(Records with modeling code)
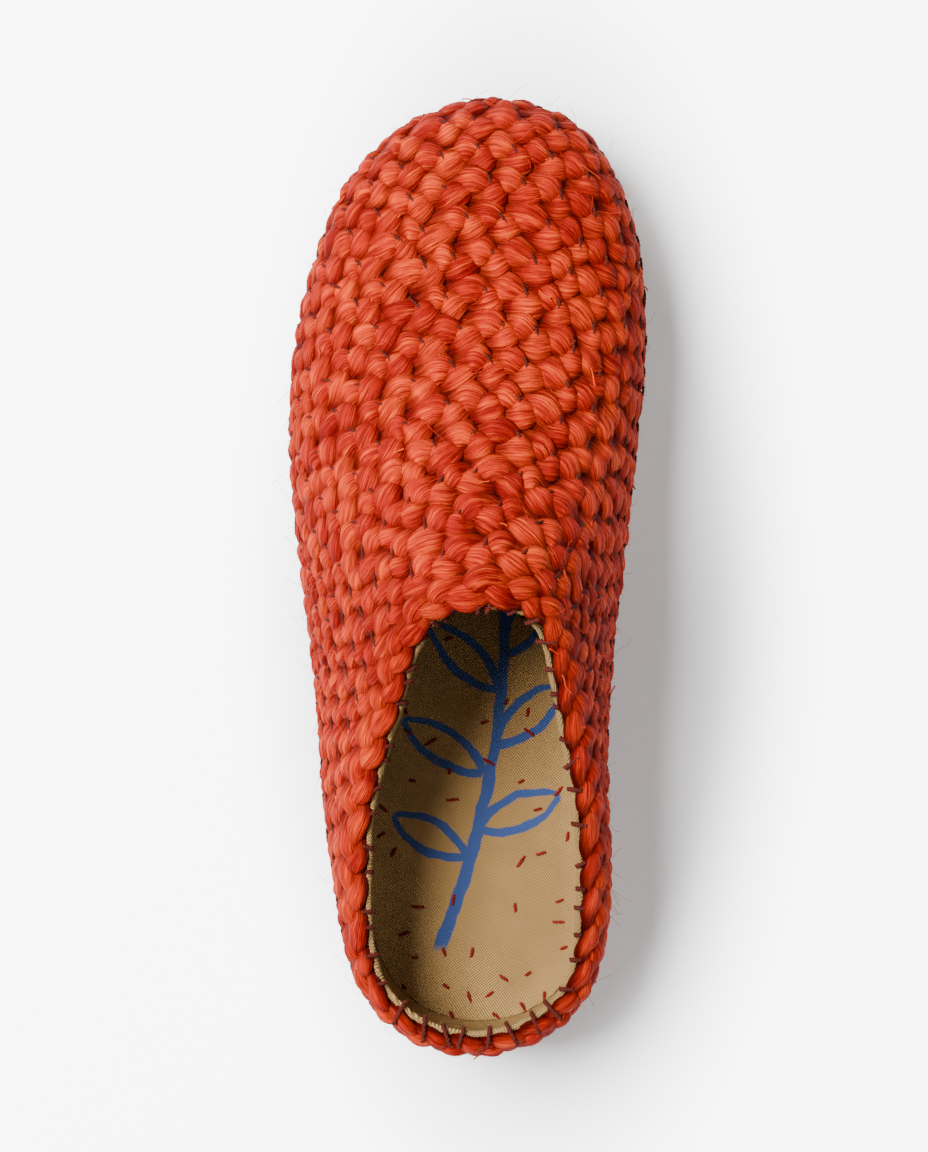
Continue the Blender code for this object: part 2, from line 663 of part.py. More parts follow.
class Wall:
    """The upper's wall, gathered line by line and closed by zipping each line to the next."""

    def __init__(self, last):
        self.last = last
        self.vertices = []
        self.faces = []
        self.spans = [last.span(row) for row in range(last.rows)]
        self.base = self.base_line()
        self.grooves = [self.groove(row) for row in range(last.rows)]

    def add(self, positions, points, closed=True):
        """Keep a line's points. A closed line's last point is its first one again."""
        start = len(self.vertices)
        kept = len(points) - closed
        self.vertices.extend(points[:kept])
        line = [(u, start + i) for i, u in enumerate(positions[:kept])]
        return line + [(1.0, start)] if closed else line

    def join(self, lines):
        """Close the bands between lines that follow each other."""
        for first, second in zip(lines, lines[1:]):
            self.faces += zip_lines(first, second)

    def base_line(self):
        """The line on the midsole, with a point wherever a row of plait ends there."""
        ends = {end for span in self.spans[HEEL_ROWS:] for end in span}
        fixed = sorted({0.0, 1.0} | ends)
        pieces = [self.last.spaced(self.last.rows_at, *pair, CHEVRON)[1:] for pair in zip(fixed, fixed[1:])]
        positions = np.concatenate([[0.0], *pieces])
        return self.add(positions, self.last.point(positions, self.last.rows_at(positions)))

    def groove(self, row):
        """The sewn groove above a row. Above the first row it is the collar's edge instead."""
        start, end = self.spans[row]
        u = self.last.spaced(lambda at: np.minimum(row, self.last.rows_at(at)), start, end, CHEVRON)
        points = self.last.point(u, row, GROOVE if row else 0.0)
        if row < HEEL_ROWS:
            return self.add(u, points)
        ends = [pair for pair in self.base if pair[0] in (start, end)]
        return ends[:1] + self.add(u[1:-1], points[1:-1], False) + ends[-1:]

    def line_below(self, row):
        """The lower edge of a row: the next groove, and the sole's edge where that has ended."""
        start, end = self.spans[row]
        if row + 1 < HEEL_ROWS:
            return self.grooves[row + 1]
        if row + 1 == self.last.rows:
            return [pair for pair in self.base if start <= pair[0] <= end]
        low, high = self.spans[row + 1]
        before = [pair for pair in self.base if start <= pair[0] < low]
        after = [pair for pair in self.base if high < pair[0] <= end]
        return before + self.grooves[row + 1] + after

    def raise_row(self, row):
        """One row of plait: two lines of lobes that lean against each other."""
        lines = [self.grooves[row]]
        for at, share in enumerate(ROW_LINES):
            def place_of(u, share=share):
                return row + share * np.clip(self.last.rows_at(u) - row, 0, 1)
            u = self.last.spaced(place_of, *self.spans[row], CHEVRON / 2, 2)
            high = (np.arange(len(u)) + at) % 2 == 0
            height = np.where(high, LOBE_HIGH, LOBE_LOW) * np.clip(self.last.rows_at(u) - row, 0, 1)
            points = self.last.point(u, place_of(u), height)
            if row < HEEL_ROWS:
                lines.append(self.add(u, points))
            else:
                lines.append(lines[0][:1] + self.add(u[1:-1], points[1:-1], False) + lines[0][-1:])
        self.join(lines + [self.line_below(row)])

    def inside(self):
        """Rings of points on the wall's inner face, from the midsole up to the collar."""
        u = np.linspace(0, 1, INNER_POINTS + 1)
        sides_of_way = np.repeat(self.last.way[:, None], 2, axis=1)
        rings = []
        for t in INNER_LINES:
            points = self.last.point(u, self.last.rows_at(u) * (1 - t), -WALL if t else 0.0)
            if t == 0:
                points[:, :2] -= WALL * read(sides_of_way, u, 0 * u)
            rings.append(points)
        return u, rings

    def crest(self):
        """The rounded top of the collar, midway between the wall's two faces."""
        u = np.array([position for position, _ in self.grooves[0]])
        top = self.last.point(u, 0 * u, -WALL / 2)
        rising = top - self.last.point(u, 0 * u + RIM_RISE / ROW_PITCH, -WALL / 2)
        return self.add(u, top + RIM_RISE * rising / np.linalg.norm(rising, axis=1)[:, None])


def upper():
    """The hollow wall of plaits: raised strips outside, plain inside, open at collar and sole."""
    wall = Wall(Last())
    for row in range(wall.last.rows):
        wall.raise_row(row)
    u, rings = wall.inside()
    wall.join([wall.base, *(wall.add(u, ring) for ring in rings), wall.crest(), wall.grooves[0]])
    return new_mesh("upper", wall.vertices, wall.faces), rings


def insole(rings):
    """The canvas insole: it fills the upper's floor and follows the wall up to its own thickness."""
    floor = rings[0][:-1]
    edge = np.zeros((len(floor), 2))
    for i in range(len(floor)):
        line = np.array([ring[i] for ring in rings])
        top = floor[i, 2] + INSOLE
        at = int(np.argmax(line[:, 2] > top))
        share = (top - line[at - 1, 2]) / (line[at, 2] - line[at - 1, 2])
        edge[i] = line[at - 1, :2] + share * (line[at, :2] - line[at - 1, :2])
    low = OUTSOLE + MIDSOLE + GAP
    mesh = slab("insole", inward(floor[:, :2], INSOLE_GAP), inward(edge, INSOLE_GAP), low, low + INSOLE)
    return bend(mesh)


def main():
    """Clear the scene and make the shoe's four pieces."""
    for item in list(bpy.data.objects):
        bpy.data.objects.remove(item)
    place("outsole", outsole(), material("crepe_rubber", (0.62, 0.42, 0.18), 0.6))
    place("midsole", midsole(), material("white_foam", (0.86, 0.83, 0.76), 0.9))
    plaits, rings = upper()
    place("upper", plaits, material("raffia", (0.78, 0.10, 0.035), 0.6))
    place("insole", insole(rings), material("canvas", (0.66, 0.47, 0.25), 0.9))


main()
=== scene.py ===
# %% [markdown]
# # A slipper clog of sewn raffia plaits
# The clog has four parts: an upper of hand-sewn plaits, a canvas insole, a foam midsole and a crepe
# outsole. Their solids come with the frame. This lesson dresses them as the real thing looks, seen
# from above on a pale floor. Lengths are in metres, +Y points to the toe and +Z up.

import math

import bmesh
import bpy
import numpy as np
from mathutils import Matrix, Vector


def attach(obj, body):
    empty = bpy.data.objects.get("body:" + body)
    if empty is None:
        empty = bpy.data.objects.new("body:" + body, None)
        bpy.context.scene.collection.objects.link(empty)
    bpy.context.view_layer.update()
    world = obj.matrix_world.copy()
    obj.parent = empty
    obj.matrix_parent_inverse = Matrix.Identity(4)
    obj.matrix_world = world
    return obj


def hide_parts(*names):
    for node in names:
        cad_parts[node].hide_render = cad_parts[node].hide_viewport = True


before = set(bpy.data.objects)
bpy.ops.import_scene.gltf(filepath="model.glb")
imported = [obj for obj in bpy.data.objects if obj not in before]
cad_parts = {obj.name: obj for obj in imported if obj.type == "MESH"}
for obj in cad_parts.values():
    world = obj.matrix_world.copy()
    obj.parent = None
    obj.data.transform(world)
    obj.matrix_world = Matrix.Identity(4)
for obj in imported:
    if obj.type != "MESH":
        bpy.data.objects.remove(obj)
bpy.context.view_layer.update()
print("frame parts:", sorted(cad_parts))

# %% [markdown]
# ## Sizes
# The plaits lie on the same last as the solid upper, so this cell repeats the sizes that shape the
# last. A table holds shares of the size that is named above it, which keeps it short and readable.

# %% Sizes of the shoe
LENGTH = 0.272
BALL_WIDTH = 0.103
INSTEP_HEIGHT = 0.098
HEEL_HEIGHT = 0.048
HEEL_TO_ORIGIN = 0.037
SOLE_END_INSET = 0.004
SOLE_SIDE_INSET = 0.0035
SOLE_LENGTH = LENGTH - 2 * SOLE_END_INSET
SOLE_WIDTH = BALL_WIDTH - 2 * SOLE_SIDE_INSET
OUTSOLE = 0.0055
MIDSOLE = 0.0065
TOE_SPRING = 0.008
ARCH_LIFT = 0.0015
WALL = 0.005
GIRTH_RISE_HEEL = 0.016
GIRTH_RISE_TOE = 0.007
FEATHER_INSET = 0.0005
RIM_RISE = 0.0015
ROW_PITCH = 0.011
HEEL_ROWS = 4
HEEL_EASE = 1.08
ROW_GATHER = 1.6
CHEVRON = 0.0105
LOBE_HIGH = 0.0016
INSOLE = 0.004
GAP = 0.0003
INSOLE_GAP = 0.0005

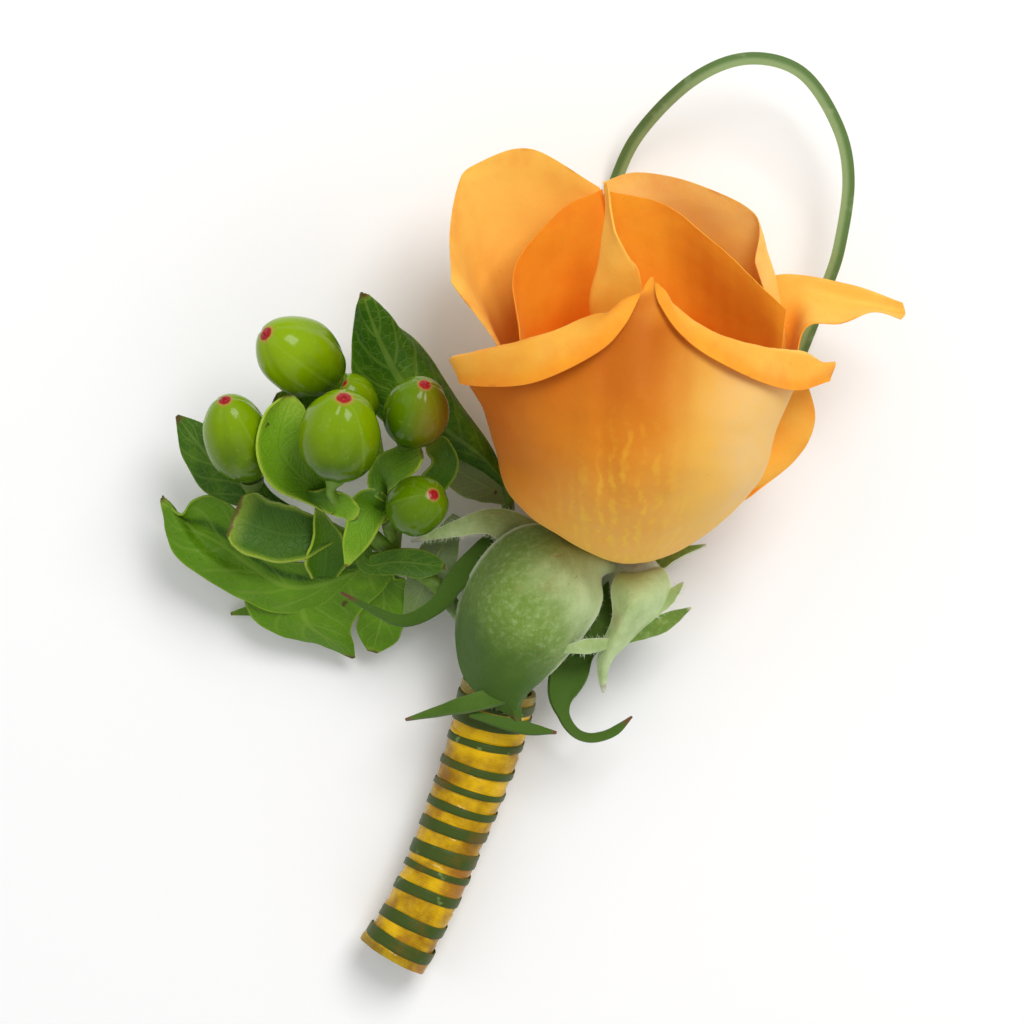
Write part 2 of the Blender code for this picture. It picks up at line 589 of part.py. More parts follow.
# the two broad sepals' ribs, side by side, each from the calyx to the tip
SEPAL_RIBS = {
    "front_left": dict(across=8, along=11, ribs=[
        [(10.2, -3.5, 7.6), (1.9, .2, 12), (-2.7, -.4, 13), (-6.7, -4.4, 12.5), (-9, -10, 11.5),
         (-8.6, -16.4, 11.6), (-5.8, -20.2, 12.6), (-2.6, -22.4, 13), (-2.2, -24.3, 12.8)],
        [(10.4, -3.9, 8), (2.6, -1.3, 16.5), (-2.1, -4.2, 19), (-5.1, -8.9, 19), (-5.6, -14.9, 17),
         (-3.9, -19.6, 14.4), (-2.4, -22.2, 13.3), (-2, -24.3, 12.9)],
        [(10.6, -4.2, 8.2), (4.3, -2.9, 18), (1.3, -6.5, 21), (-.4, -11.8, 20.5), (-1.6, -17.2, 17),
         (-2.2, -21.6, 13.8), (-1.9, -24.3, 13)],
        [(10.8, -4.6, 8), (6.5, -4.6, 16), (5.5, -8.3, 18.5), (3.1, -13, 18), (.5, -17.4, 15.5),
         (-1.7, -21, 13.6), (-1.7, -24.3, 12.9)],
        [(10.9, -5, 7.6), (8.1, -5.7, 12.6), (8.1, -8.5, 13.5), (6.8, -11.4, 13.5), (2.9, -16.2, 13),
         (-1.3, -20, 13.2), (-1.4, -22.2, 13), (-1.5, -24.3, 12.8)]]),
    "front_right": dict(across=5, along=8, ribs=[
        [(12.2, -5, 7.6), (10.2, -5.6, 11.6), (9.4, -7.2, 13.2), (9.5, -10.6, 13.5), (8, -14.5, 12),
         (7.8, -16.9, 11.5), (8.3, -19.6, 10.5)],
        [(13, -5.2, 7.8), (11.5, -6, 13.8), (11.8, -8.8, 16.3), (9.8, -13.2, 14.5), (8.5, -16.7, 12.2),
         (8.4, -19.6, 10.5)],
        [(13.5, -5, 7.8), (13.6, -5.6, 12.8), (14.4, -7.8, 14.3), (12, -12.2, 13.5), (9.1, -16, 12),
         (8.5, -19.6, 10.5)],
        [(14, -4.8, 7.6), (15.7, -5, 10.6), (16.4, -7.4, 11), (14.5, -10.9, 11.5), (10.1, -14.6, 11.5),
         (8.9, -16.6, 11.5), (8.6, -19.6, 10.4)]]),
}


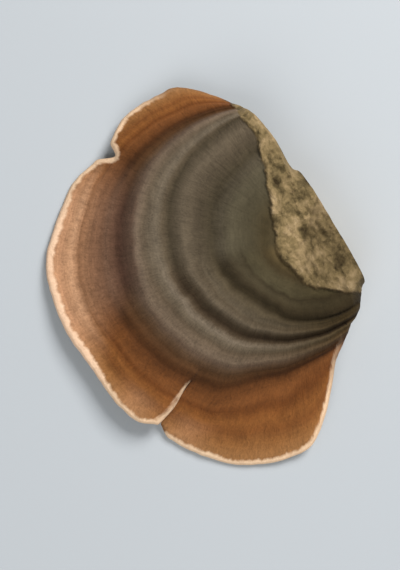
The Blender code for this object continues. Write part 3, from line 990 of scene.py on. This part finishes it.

• _Task statement_: Retype, word for word, every line from the line with "0.10, 0.035), 0.6))" to the line with "obj.matrix_world = Matrix.Identity(4)", inclusive. Add nothing.

• _In response_:
    place("upper", plaits, material("raffia", (0.78, 0.10, 0.035), 0.6))
    place("insole", insole(rings), material("canvas", (0.66, 0.47, 0.25), 0.9))


main()
=== scene.py ===
# %% [markdown]
# # A slipper clog of sewn raffia plaits
# The clog has four parts: an upper of hand-sewn plaits, a canvas insole, a foam midsole and a crepe
# outsole. Their solids come with the frame. This lesson dresses them as the real thing looks, seen
# from above on a pale floor. Lengths are in metres, +Y points to the toe and +Z up.

import math

import bmesh
import bpy
import numpy as np
from mathutils import Matrix, Vector


def attach(obj, body):
    empty = bpy.data.objects.get("body:" + body)
    if empty is None:
        empty = bpy.data.objects.new("body:" + body, None)
        bpy.context.scene.collection.objects.link(empty)
    bpy.context.view_layer.update()
    world = obj.matrix_world.copy()
    obj.parent = empty
    obj.matrix_parent_inverse = Matrix.Identity(4)
    obj.matrix_world = world
    return obj


def hide_parts(*names):
    for node in names:
        cad_parts[node].hide_render = cad_parts[node].hide_viewport = True


before = set(bpy.data.objects)
bpy.ops.import_scene.gltf(filepath="model.glb")
imported = [obj for obj in bpy.data.objects if obj not in before]
cad_parts = {obj.name: obj for obj in imported if obj.type == "MESH"}
for obj in cad_parts.values():
    world = obj.matrix_world.copy()
    obj.parent = None
    obj.data.transform(world)
    obj.matrix_world = Matrix.Identity(4)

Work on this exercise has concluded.